In the digital age the notion of citizenship is being redefined in multiple ways as new possibilities for civic action appear in the interaction of users, technology, objects, and networks. While some of these definitions are normative and have been articulated by governments and institutions as part of top-down initiatives, others are being generated by grassroots communities and movements engaged in new forms of participation and descentralized interactions.
The networked communication environment and digital infrastructures provide the support for a series of practices, relationships, rights, and duties for citizens of all ages. As citizens engage in a range of mediated social, cultural, political, and economic interactions they are expanding the repertoire of civic acts. Beyond voting, joining a party, or obtaining a national passport, citizenship in the digital age involves the articulation of new civic identities, creative expression, and joining affinity groups, networked publics, and communities of practice. Citizens using digital tools and networks have the capacity to participate in civic processes that are continuous such as deliberation in forums, discussion in social media channels, multimodal storytelling, and sharing of information through their networks.

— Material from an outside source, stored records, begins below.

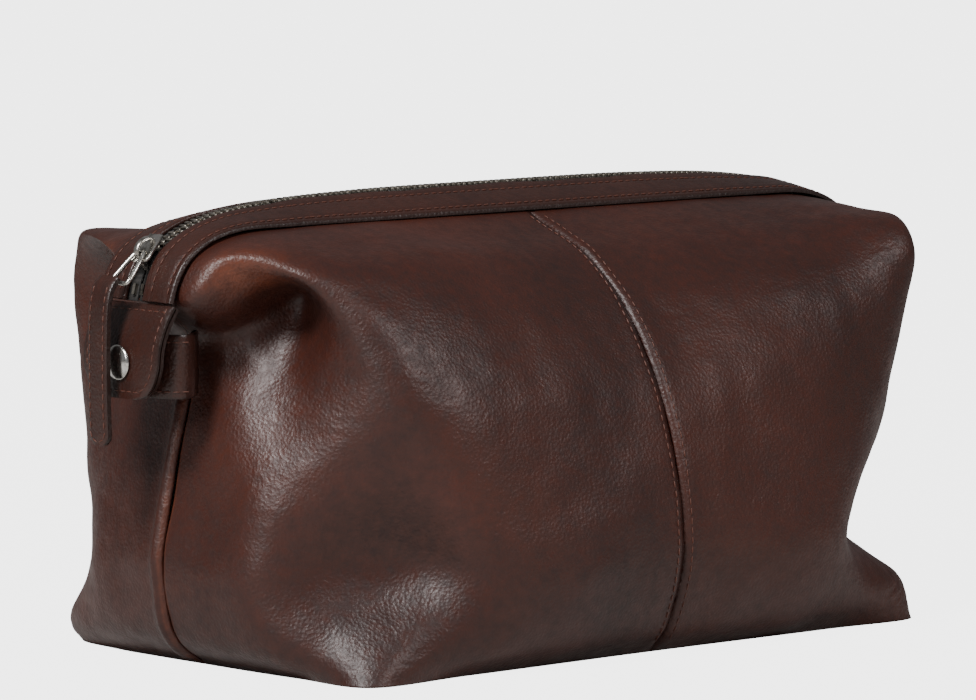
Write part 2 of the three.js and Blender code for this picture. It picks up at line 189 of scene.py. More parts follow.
def reshaped(profiles, changes):
    """Copy of the net with single points moved: {(column, level): point}."""
    copy = [[list(point) for point in column] for column in profiles]
    for (column, level), point in changes.items():
        copy[column][level] = list(point)
    return copy


QUARTERS = {
    # name: side of X, side of Y, seed and where that corner sags away from the others
    "front_left": (1, 1, 3.1, reshaped(PROFILES, {
        (1, 5): (-99, -78, 120), (1, 6): (-99, -68, 134),
        (2, 1): (-126, -78, 13), (2, 2): (-109, -71, 38),
        (2, 3): (-115, -76, 68), (2, 4): (-117, -80, 97), (2, 5): (-124, -70, 117),
        (2, 6): (-131, -58, 134), (2, 7): (-138, -50, 142.5), (2, 8): (-143, -36, 149.5),
        (3, 4): (-138, -42, 88), (3, 5): (-129, -37, 107), (3, 6): (-118, -30, 131),
        (4, 5): (-137, -20, 108), (4, 6): (-136, -20, 121), (4, 7): (-154, -24.5, 126),
        (4, 8): (-164.5, -24.5, 131.5), (4, 9): (-166.5, -15, 133),
        (3, 7): (-142, -35, 138.5), (3, 8): (-155.5, -32, 144.5), (3, 9): (-163, -19, 139)})),
    "front_right": (-1, 1, 17.7, reshaped(PROFILES, {
        (2, 1): (-131, -80, 15), (2, 2): (-103, -71, 40), (2, 3): (-122, -76, 68),
        (3, 1): (-143, -49, 12), (3, 2): (-128, -43, 39), (3, 3): (-140, -45, 64),
        (4, 2): (-150.5, -22.5, 37), (4, 3): (-148.5, -24, 64)})),
    "back_left": (1, -1, 31.3, reshaped(PROFILES, {
        (2, 0): (-130, -79, 0), (2, 1): (-132, -82.5, 8), (2, 2): (-130, -71, 34),
        (2, 3): (-131, -75, 70),
        (2, 4): (-132, -77, 102), (2, 5): (-133, -79, 127), (2, 6): (-133, -79, 138),
        (2, 7): (-134, -73, 149)})),
    "back_right": (-1, -1, 47.9, reshaped(PROFILES, {
        (2, 2): (-114, -70, 36), (2, 6): (-137, -76, 137)})),
}


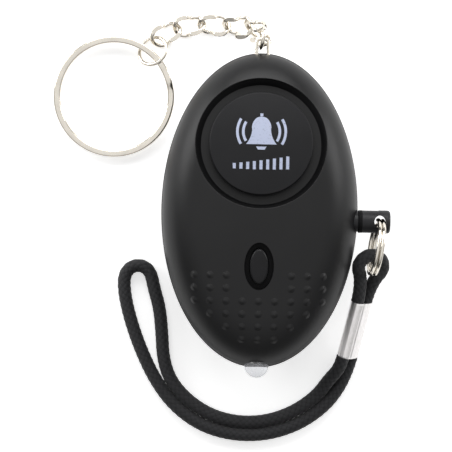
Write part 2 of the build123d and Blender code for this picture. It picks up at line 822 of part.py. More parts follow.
with BuildPart() as link_blank:
    for end in (-1, 1):
        start = (end * bow_start, bow_side, -end * bow_rise)
        finish = (end * bow_start, -bow_side, end * bow_rise)
        bow = ThreePointArc(start, (end * (bow_start + link_bow), 0, 0), finish, mode=Mode.PRIVATE)
        with BuildLine() as bow_path:
            Polyline(*curve_points(bow, bow_steps))
        lateral = (0, bow_side, -end * bow_rise)
        with BuildSketch(Plane(origin=start, x_dir=lateral, z_dir=(end, 0, 0))):
            RegularPolygon(link_wire / 2, wire_sides)
        sweep(path=bow_path.line, transition=Transition.RIGHT)
    for side in (-1, 1):
        start = (-bow_start, side * bow_side, side * bow_rise)
        finish = (bow_start, side * bow_side, -side * bow_rise)
        dip = TangentArc(start, (0, side * bow_side, 0), tangent=(1, 0, 0), mode=Mode.PRIVATE)
        climb = TangentArc(dip @ 1, finish, tangent=dip % 1, mode=Mode.PRIVATE)
        points = curve_points(dip, strand_steps) + curve_points(climb, strand_steps)[1:]
        with BuildLine() as strand_path:
            Polyline(*points)
        with BuildSketch(Plane(origin=start, x_dir=(0, 1, 0), z_dir=(1, 0, 0))):
            RegularPolygon(link_wire / 2, wire_sides)
        sweep(path=strand_path.line, transition=Transition.RIGHT)
    split(bisect_by=Plane.XY.offset(link_thickness / 2), keep=Keep.BOTTOM)
    split(bisect_by=Plane.XY.offset(-link_thickness / 2), keep=Keep.TOP)

link_pitch = link_length - 2 * link_wire - link_play


def link_plane(centre, heading, slope, roll):
    """Plane of a link: X along it, sloping down by slope, rolled about its own length."""
    turn, drop = math.radians(heading), math.radians(slope)
    way = Vector(
        math.cos(turn) * math.cos(drop), math.sin(turn) * math.cos(drop), -math.sin(drop)
    )
    level = way.cross(Vector(0, 0, 1).cross(way).normalized())
    return Plane(origin=centre, x_dir=way, z_dir=level.rotate(Axis((0, 0, 0), way), roll))


crossbar = Vector(0, bail_reach - bail_wire / 2, bail_z)
links = []
hinges = [crossbar]
for index, angles in enumerate(zip(chain_headings, chain_slopes, chain_rolls)):
    way = link_plane(crossbar, *angles).x_dir
    if index:
        centre = hinges[-1] + way * (link_pitch / 2)
    else:
        start_gap = (bail_wire + link_wire) / 2 + link_play
        centre = crossbar + way * ((link_length - link_wire) / 2 - start_gap)
    hinges.append(centre + way * (link_pitch / 2))
    with BuildPart() as link:
        with Locations(link_plane(centre, *angles)):
            add(link_blank.part)
        link.part.label = f"chain_link_{index + 1}"
    links.append(link)


def split_ring(radius, band, turn, step, start):
    """A flat wire wound twice round, with a ramp over the step angle where it climbs."""

    def section_plane(angle, level):
        swing = math.radians(angle)
        return Plane(
            origin=(radius * math.cos(swing), radius * math.sin(swing), level),
            x_dir=(math.cos(swing), math.sin(swing), 0),
            z_dir=(-math.sin(swing), math.cos(swing), 0),
        )

    with BuildPart() as ring:
        for level in (-turn / 2, turn / 2):
            with BuildSketch(section_plane(start + step, level)) as coil_section:
                Rectangle(band, turn)
                chamfer(coil_section.vertices(), ring_edge)
            revolve(axis=Axis.Z, revolution_arc=360 - step)
        for angle, level in ((start, -turn / 2), (start + step, turn / 2)):
            with BuildSketch(section_plane(angle, level)) as ramp_section:
                Rectangle(band, turn)
                chamfer(ramp_section.vertices(), ring_edge)
        loft(ruled=True)
    return ring.part


ring_turn = math.radians(ring_heading)
ring_way = Vector(math.cos(ring_turn), math.sin(ring_turn), 0)
key_rise = math.radians(key_ring_tilt)
key_ring_way = Vector(
    math.cos(ring_turn) * math.cos(key_rise),
    math.sin(ring_turn) * math.cos(key_rise),
    math.sin(key_rise),
)
key_side = Vector(-math.sin(ring_turn), math.cos(ring_turn), 0)
jump_centre = hinges[-1] + Vector(*jump_offset)
key_ring_centre = jump_centre + Vector(*key_ring_offset)
key_ring_plane = Plane(
    origin=key_ring_centre, x_dir=key_ring_way, z_dir=key_ring_way.cross(key_side)
)
with BuildPart() as key_ring:
    with Locations(key_ring_plane):
        add(
            split_ring(
                key_ring_radius, key_ring_band, key_ring_turn, key_ring_step, key_ring_start
            )
        )
    key_ring.part.label = "key_ring"

jump_side = key_side * -math.cos(math.radians(jump_tilt)) + Vector(
    0, 0, math.sin(math.radians(jump_tilt))
)
jump_plane = Plane(origin=jump_centre, x_dir=ring_way, z_dir=ring_way.cross(jump_side))
gap_share = math.degrees(jump_gap / jump_radius)
with BuildPart() as jump_ring:
    with BuildSketch(Plane.XZ):
        with Locations((jump_radius, 0)):
            RegularPolygon(jump_wire / 2, bail_sides)
    revolve(axis=Axis.Z, revolution_arc=360 - gap_share)
    jump_ring.part = jump_ring.part.moved(Location((0, 0, 0), (0, 0, jump_gap_turn)))
    jump_ring.part = jump_ring.part.moved(jump_plane.location)
    jump_ring.part.label = "jump_ring"

# Pin ring, standing through the hole in the pin and leaning a little to the right
hole_x = pin_head_end - pin_hole_inset
pin_ring_swing = math.radians(pin_ring_heading)
pin_ring_way = Vector(math.cos(pin_ring_swing), math.sin(pin_ring_swing), 0)
pin_ring_centre = along((hole_x, pin_y, pin_z), pin_ring_way, pin_ring_hold)
level_axis = pin_ring_way.cross(Vector(0, 0, 1))
pin_ring_axis = level_axis.rotate(Axis((0, 0, 0), pin_ring_way), -pin_ring_lean)
with BuildPart() as pin_ring:
    with Locations(Plane(origin=pin_ring_centre, x_dir=pin_ring_way, z_dir=pin_ring_axis)):
        add(
            split_ring(
                pin_ring_radius, pin_ring_band, pin_ring_turn, pin_ring_step, pin_ring_start
            )
        )
    pin_ring.part.label = "pin_ring"

# Wrist strap. Its own line runs from the pin ring down through the ferrule. A place on it
# is given by how far it lies before the ferrule, how far aside, and the roll of that side.
strap_turn = math.radians(ferrule_heading)
strap_drop = math.radians(ferrule_slope)
strap_way = Vector(
    math.cos(strap_turn) * math.cos(strap_drop),
    math.sin(strap_turn) * math.cos(strap_drop),
    -math.sin(strap_drop),
)
level_side = Vector(0, 0, 1).cross(strap_way).normalized()


def strap_side(roll):
    return level_side.rotate(Axis((0, 0, 0), strap_way), roll)


def strap_point(reach, aside, roll):
    return Vector(*ferrule_top) - strap_way * reach + strap_side(roll) * aside


def cord_radii(points):
    """A radius for each corner: as large as the two runs beside it allow."""
    radii = []
    for before, corner, after in zip(points, points[1:], points[2:]):
        first, second = Vector(*corner) - Vector(*before), Vector(*after) - Vector(*corner)
        half_turn = math.radians(first.get_angle(second)) / 2
        radii.append(0.45 * min(first.length, second.length) / math.tan(half_turn))
    return radii


def cord_solid(points, name):
    """A cord along straight runs joined by tangent arcs."""
    radii = cord_radii(points)
    with BuildPart() as cord:
        with BuildLine() as route:
            FilletPolyline(*points, radius=radii)
        path = route.wire()
        with BuildSketch(Plane(path @ 0, z_dir=path % 0)) as section:
            RegularPolygon(cord_diameter / 2, cord_sides)
        sweep(path=path)
    expected = section.sketch.area * path.length
    print(name, "radii", [round(radius, 2) for radius in radii])
    print(name, "length", round(path.length, 2), "volume ratio", cord.part.volume / expected)
    cord.part.label = name
    return cord.part


ferrule_bottom = along(ferrule_top, strap_way, ferrule_length)
ferrule_plane = Plane(ferrule_bottom, x_dir=strap_side(ferrule_roll), z_dir=strap_way * -1)
clamp_width = ferrule_width - 2 * ferrule_wall
clamp_thickness = ferrule_thickness - 2 * ferrule_wall
with BuildPart() as ferrule:
    with BuildSketch(ferrule_plane) as ferrule_face:
        Rectangle(ferrule_width, ferrule_thickness)
        chamfer(ferrule_face.vertices(), ferrule_chamfer)
        with BuildSketch(mode=Mode.SUBTRACT) as clamp_face:
            Rectangle(clamp_width, clamp_thickness)
            chamfer(clamp_face.vertices(), ferrule_chamfer - ferrule_wall / 2)
        with Locations((-ferrule_width / 2, 0)):
            Rectangle(2 * ferrule_wall, ferrule_seam, mode=Mode.SUBTRACT)
    extrude(amount=ferrule_length)
    ferrule.part.label = "ferrule"

with BuildPart() as clamped_cord:
    with BuildSketch(ferrule_plane) as core_face:
        Rectangle(clamp_width - 2 * core_play, clamp_thickness - 2 * core_play)
        chamfer(core_face.vertices(), ferrule_chamfer - ferrule_wall / 2)
    extrude(amount=ferrule_length)
    clamped_cord.part.label = "clamped_cord"

# The loop is a half circle in four corners, between two strands that come out of the clamp
loop_corner = loop_radius * math.tan(math.pi / 8)
half_loop = [
    (loop_start, loop_radius),
    (loop_reach + loop_corner, loop_radius),
    (loop_reach + loop_radius, loop_corner),
]
loop_points = [
    tuple(strap_point(0, -cord_pair / 2, ferrule_roll)),
    tuple(strap_point(loop_exit, -cord_pair / 2, ferrule_roll)),
    *[tuple(strap_point(reach, -aside, loop_roll)) for reach, aside in half_loop],
    *[tuple(strap_point(reach, aside, loop_roll)) for reach, aside in reversed(half_loop)],
    tuple(strap_point(loop_exit, cord_pair / 2, ferrule_roll)),
    tuple(strap_point(0, cord_pair / 2, ferrule_roll)),
]
ring_loop = cord_solid(loop_points, "ring_loop")

outer_exit = strap_point(-ferrule_length, cord_pair / 2, ferrule_roll)
inner_exit = strap_point(-ferrule_length, -cord_pair / 2, ferrule_roll)
route_points = [
    tuple(outer_exit),
    tuple(outer_exit + strap_way * strand_exit),
    *[(x, y, cord_rest) for x, y in outer_strand + strap_fold + inner_strand],
    strand_lift,
    tuple(inner_exit + strap_way * strand_exit),
    tuple(inner_exit),
]
wrist_cord = cord_solid(route_points, "wrist_cord")

named_parts = [
    front_shell, rear_shell, speaker_cap, sounder_plate, sounder_ceramic, led_button,
    circuit_board, switch_body, switch_plunger, driver_chip, coil_core, coil_winding, cell_tray,
    *cells, lower_contact, upper_contact, lamp_lens, lamp_leads, case_screws, pull_pin,
    pin_shaft, pin_sleeve, contact_springs, chain_bail, *links, jump_ring, key_ring, pin_ring,
    ferrule, clamped_cord,
]
solids = [builder.part for builder in named_parts] + [ring_loop, wrist_cord]
for solid in solids:
    export_step(solid, f"parts/{solid.label}.step")
for place, hinge in enumerate([*hinges, jump_centre, key_ring_centre, pin_ring_centre]):
    print("hinge", place, tuple(round(value, 3) for value in hinge))
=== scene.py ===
# Personal safety alarm: materials, wire work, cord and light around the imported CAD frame
import math

import bmesh
import bpy
import numpy as np
from mathutils import Matrix, Vector


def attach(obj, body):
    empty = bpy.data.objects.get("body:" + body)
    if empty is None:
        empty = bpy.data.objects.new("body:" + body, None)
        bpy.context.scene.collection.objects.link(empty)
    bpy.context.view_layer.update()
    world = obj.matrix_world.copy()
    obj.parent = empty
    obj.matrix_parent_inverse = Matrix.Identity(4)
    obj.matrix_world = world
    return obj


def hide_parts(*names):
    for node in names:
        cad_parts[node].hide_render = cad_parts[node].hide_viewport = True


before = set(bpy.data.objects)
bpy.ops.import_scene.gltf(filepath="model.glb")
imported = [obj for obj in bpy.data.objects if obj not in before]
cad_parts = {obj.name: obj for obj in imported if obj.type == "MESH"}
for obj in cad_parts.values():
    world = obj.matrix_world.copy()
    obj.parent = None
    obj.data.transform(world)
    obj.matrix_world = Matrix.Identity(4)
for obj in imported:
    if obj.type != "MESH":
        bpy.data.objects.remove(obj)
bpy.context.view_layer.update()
mm = 0.001


# Colour and node helpers

def linear(hexColour):  # sRGB hex to linear RGBA
    channels = [int(hexColour[i:i + 2], 16) / 255 for i in (1, 3, 5)]
    return [c / 12.92 if c <= 0.04045 else ((c + 0.055) / 1.055) ** 2.4 for c in channels] + [1.0]


def addNode(tree, kind, settings=None, links=None):  # a node, its settings and what feeds it
    node = tree.nodes.new(kind)
    for key, value in (settings or {}).items():
        if key == "stops":  # a colour ramp's places, each with its hex colour
            elements = node.color_ramp.elements
            for place, colour in value[2:]:
                elements.new(place)
            for element, (place, colour) in zip(elements, value):
                element.position, element.color = place, linear(colour)
        elif isinstance(key, int) or key in node.inputs:
            node.inputs[key].default_value = value
        else:
            setattr(node, key, value)
    for key, source in (links or {}).items():
        tree.links.new(source, node.inputs[key])
    return node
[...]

However, in order to exercise the diverse and evolving notions of digital citizenship it has become necessary to develop new sociocultural skills or competencies. These skills, also known as literacies, allow citizens to participate in civic culture, establish relationships, collaborate, and engage in exchanges of ideas and public deliberation (without harassment and hate speech). Moreover, these skills are essential for understanding issues of privacy, safety, information quality, and creative expression online. That is precisely why digital citizenship matters, because it is crucial for all kinds of mediated interactions in the networked environment and for building democratic and civic cultures.
Digital literacies are an essential part of contemporary citizenship. And their acquisition and development is not just a matter of a test, a certification, or a one time class. Instead, digital literacies are developed as processes, both trough formal and informal learning, and across contexts including peers, home, school, online/offline communities, and urban and rural environments.